On November 27,2012, Justice Ugochukwu A. Ogakwu, who presided over the suit, No.CV/1059/2009, dismissed all the claims of the plaintiffs while some counter-claims of the defendants succeeded. The civil suit of the plaintiffs was, indeed, an eye-opener to the Attangs who pressed on for a thorough investigation of how Anagor and Adeka had conspired to dispossess them of the bona fide property of the family. After a thorough investigation, the police slammed a five-count charge of joint act, making false documents, forgery, using as genuine forged documents and possession of forged records on Anagor at the Chief Magistrate’s Court, Wuse, Abuja. For the part Adeka played in the sordid affair, Attang addressed a complaint to the chairman of the Legal Practitioners’ Disciplinary Committee. The letter dated March 4, 2009 and entitled: Re: Complaint of Gross Professional Misconduct Against Mr.
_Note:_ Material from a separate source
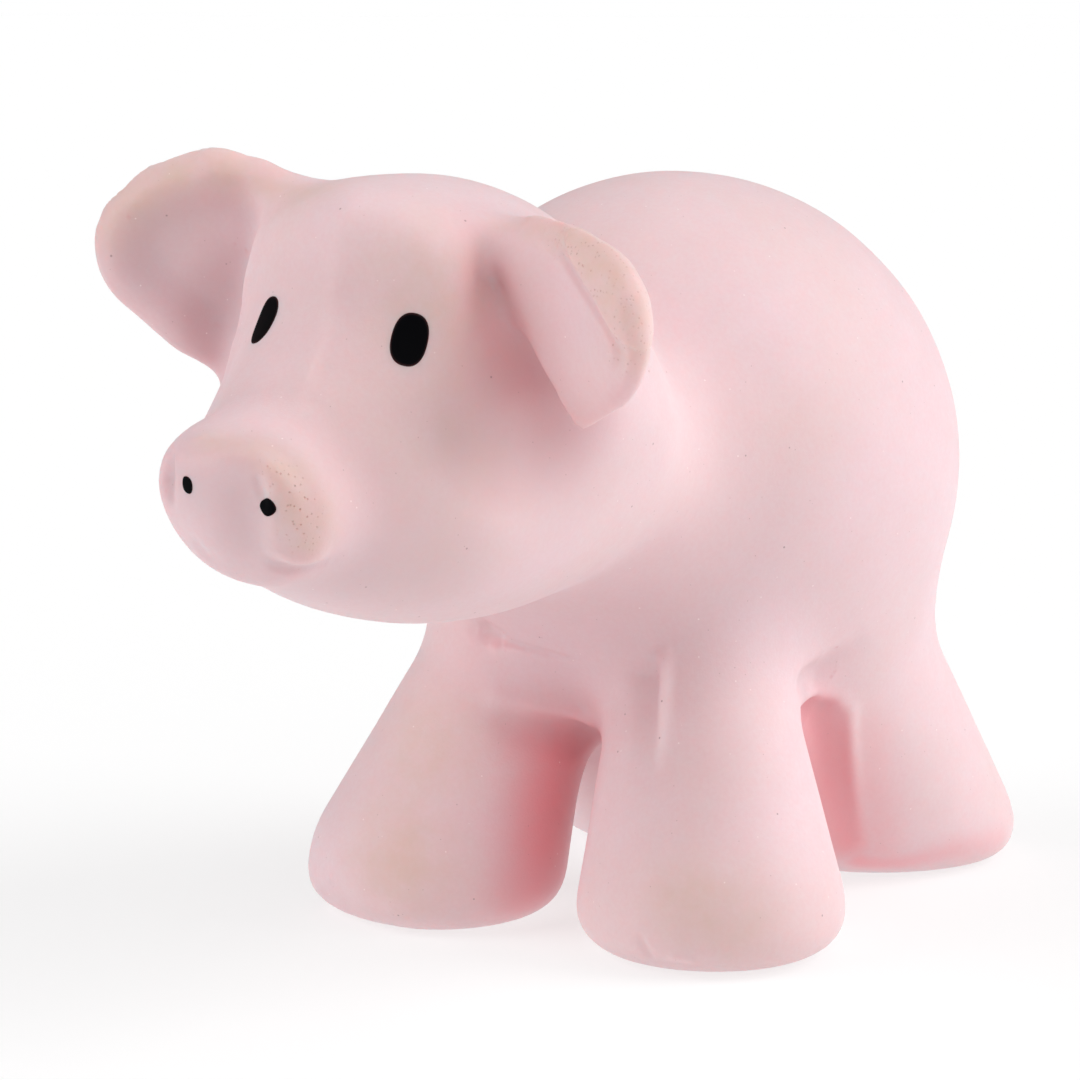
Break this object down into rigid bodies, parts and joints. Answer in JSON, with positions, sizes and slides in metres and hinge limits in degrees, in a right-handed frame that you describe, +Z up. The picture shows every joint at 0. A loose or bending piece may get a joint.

James Ocheche Adeka — A Legal Practitioner, which was signed by Attang on behalf of his company, was duly acknowledged by Linda Bala, who identified herself as the legal adviser of the Nigerian Bar Association, NBA. The acknowledgement letter was dated March 23, 2009. At this point it was very clear to Anagor and Adeka that they were about to stew in their own juice. As a last resort, they turned to Uzoma and started to mount pressure on her to prevail on her husband to withdraw the criminal cases in courts against Anagor and the petition against Adeka. When the threats and blackmail failed to move her to do their bidding, they resorted to negative media campaigns against her. The  next stage of their campaign was the series of false petitions Anagor addressed to all anti- corruption agencies, David Mark, Senate President, as well as other relevant federal government agencies accusing her of looting N240 billion during her tenure at the Police Pension Fund. How he came about that staggering amount is anybody’s guess because in the five charges that the EFCC has linked her with, the amount mentioned is not even close to N60 billion. And Anagor has never been a staff of Police Pension Fund to lay any claim to being an insider.